The estimate I've seen is that 25 million tons of plastic are added per year. That much carbon is added to the atmosphere every 6 hours.

Plastic in the oceans is not a worrying amount of carbon, it's just a worrying amount of plastic.

Even if you burned every single kilo of plastic produced, that's still "only" 380 million tons a year, or about 4 days worth of CO2.


This is a good point I hadn't thought of. One adjustment to your calculations is that the CO2 emitted from plastic would weigh over 2 times the weight of the plastic due to the additional oxygen atoms, but that doesn't change the calculus substantially.


Perhaps we should put plastic in to the landfills, and not the oceans?


Absolutely, but if the choice is "burn" the plastic if you could (via an oxidative process like digestion, rather than combustion) in place in the oceans or just leave it there forever, then adding to the carbon in the atmosphere is not the thing to worry about.

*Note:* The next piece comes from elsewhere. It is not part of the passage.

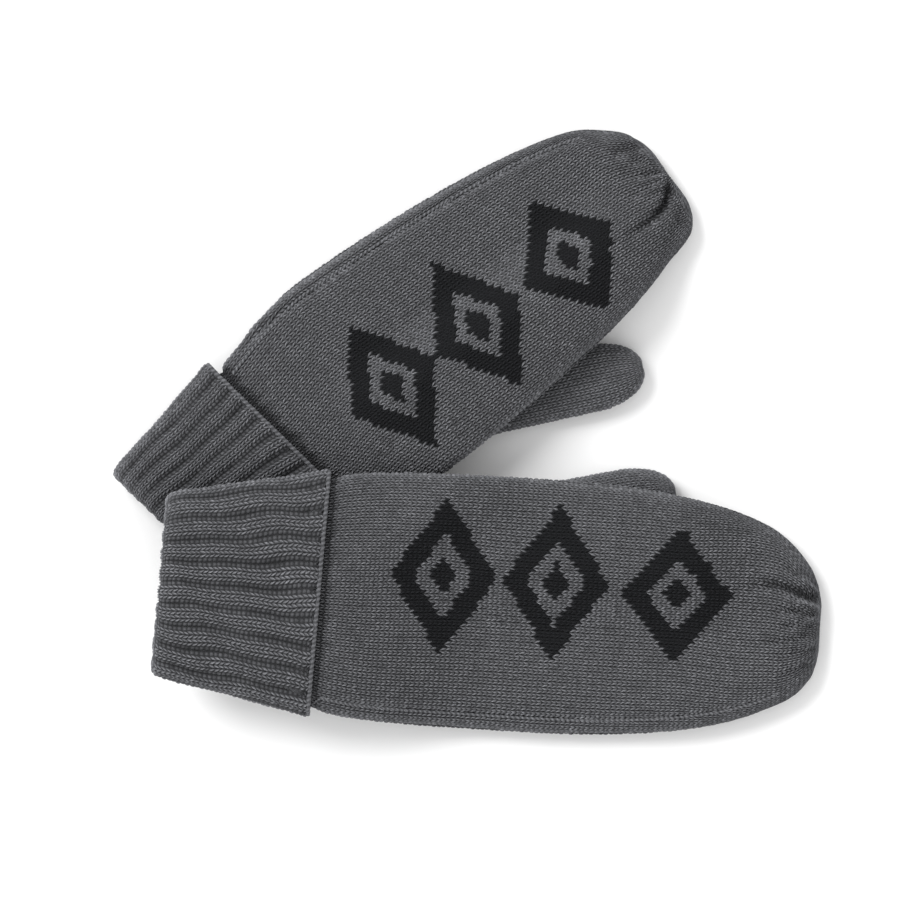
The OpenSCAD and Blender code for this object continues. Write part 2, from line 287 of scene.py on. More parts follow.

Oil deep underground somewhere in the middle of nowhere is not remotely close to landfills close to surface, next to understand waters and relatively close to cities


It is more efficient to burn the already refined petroleum product (plastic) than to dig up more unrefined petroleum products (crude) and put them to use


A landfill also emits e.g. CO2 and CH3, it's not that it's a sealed process.


The CO2 is from decomposing food, not from plastic. The CH3 can be harvested, or it will breakdown on its own after a decade.


Well it will be from plastic once a hypothetical plastic-eating microbe makes it into the dump.

Also, what do you think CH3 breaks down into?